When David Duke, a former Ku Klux Klan leader, encouraged Republican primary voters to back Trump in 2016, Trump responded in a CNN interview that he knew “nothing about David Duke, I know nothing about white supremacists.”
Trump is also among many Republicans who deliberately mispronounce Vice President Kamala Harris's name. Rather than the correct “KA'-ma-la,” Trump sometimes says, “Ka-MAH-la.” Harris, who is of Indian and Jamaican descent, is the first woman to become vice president and the second non-white person as either president or vice president, following Obama.
Leading up to Trump’s 2017 inauguration, civil rights icon John Lewis, then a Black congressman from Georgia, said he would not attend Trump’s inauguration because he considered him an illegitimate president.
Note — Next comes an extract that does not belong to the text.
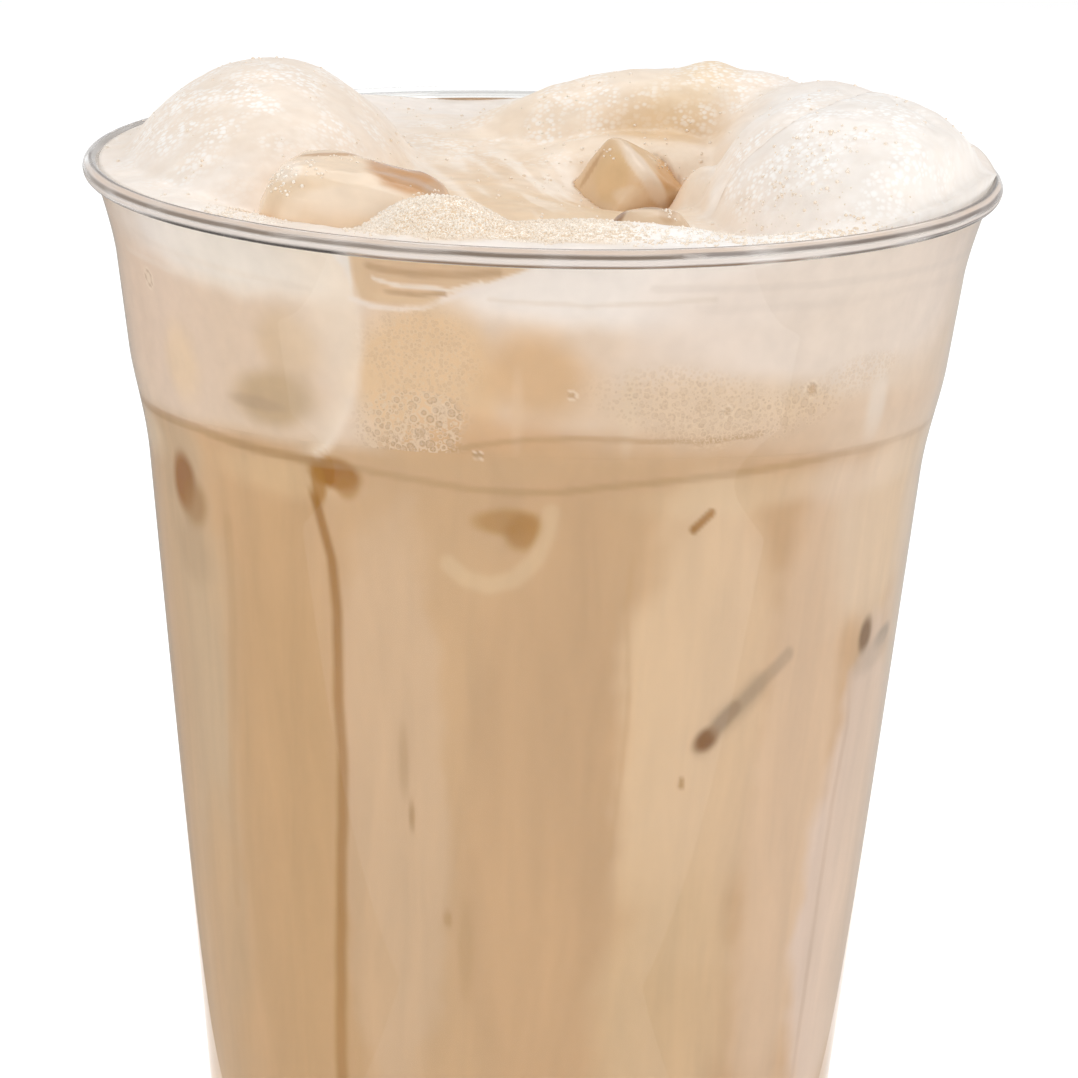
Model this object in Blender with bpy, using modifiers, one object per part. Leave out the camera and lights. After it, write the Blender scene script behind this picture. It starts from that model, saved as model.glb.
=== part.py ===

Trump reacted by blasting Lewis’s Atlanta-based district as being in “horrible shape and falling apart (not to mention crime infested).” The district includes downtown Atlanta, Coca-Cola’s world headquarters, the Georgia Institute of Technology and principal sites of the 1996 Olympic Games, among other attributes.
During his presidency, Trump questioned during a meeting with lawmakers why the U.S. would accept immigrants from Haiti and “shithole countries” across Africa instead of countries like Norway. He did not explicitly mention race but the White House followed disclosure of his comments with a statement explaining that Trump supported granting access to the U.S. for “those who can contribute to our society.”
He also has said that four congresswomen of color should go back to the “broken and crime infested” countries they came from, ignoring the fact that all of the women are American citizens and three were born in the U.S.
Trump himself is the grandson of a Bavarian-born German immigrant, Frederick Trump.
Haley frames her family's story as proof that the U.S. “is not a racist country.” She sometimes highlights her role in taking down the Confederate battle flag from South Carolina statehouse grounds after a racist massacre in her state — though she had sidestepped requests to remove the banner earlier in her term. And Haley has for years navigated Trump's penchant for racist rhetoric.